Собор, строившийся Малатеста в качестве семейной усыпальницы (в действующую церковь его превратили только при Наполеоне), так и не был доведен до логического завершения, превратившись в мраморный ларь с невнятным навершием фасада, который как следует и не разглядишь – настолько мала площадь вокруг.
Хотя по модели Альберти (проект его известен по медали работы Маттео ди Андреа де Пасти – веронского скульптора, украшавшего фасад) планировались эффектный фронтон и монументальный купол – совсем как у римского Пантеона. Но тут папа Пий II, великий гуманист и просветитель Пикколомини, много сделавший для родимой Сиены (там мы с ним и столкнемся, можно сказать, лицом к лицу в местном Дуомо), предал Сиджизмондо анафеме на Рождество 1460 года, из-за чего строительство скомкали.
Странно, конечно, что Феллини в «Амаркорде» обошелся без этого знакового мавзолея, ставшего храмом. С другой стороны, даже со всеми поправками на обобщение творение Альберти не катит: своим остро экспериментальным норовом (радикальный разрыв с готикой и пристальный взгляд в сторону «идеалов античной красоты» и древних пропорций) оно прямо противоположно любым обобщениям.

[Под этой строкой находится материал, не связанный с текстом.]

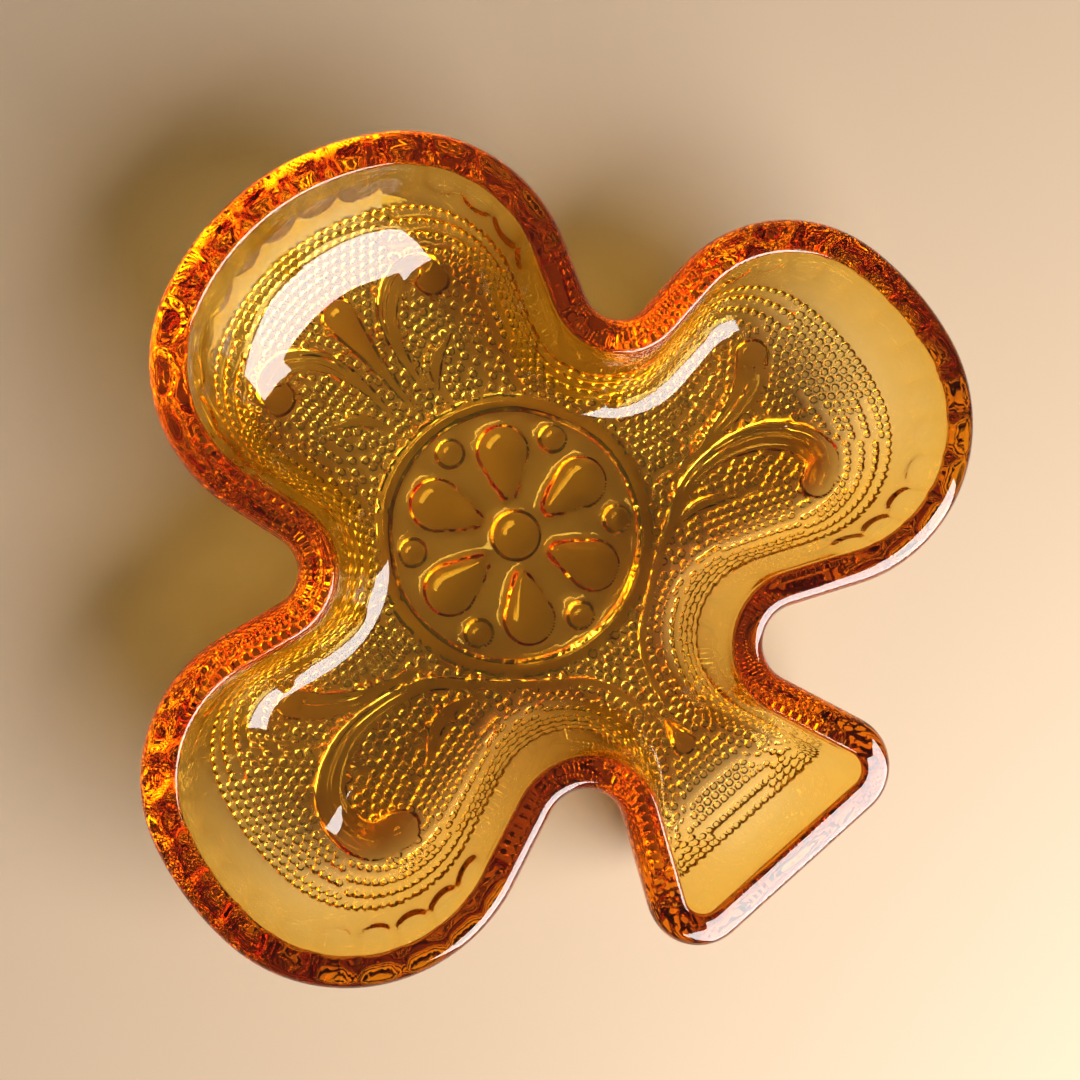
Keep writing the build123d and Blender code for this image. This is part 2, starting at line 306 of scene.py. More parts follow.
# How much of each round end's profile a point of the outline takes. All of it near the end's
# middle, then less: (distance along the outline where that starts, distance over which it fades).
END_REACH = {"far": (8.0, 42.0), "side": (6.0, 36.0), "stem": (3.0, 10.5)}
end_middle = {"far": 0.0, "stem": HALF_LENGTH,
              "side": (base_ends[SIDE_END_SEGMENT] + base_ends[SIDE_END_SEGMENT + 1]) / 2}
SHARE = {end: 1 - fade((np.abs(loop_along - end_middle[end]) - start) / length)
         for end, (start, length) in END_REACH.items()}
INWARD = inward_of(loop_points(FLAT_INSET, float(np.interp(FLAT_INSET, *STEM_OUTSIDE))))


def ring_at(inset, height, stem_curve, ends=None):
    """One ring of the mesh at that inset and height; ends gives the pair for each round end."""
    stem_inset = float(np.interp(inset, *stem_curve))
    flat = loop_points(inset, stem_inset)
    level = np.full(LOOP, float(height))
    for end, (end_inset, end_height) in (ends or {}).items():
        start = stem_inset if end == "stem" else inset
        flat = flat + INWARD * (SHARE[end] * (end_inset - start))[:, None]
        level = level + SHARE[end] * (end_height - height)
    return np.column_stack([flat, level])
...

Римини богат самыми первостатейными культурными ассоциациями: впечатлительному туристу хватило бы того, что, к примеру, фонтан на Кавур нравился Леонардо да Винчи, о чем сообщает мемориальная доска; и что именно здесь случилась трагическая любовь Паоло и Франчески, многократно воспетых в стихах (Данте!) и в оперной музыке, после чего предки этой самой возлюбленной пары оставили в истории мировой культуры свой неизгладимый след храмом, который построил Альберти, а украшали Джотто и Пьеро делла Франческа. Не говоря о Рубиконе, разумеется, который и я сподобился перейти; точнее, на машине переехать.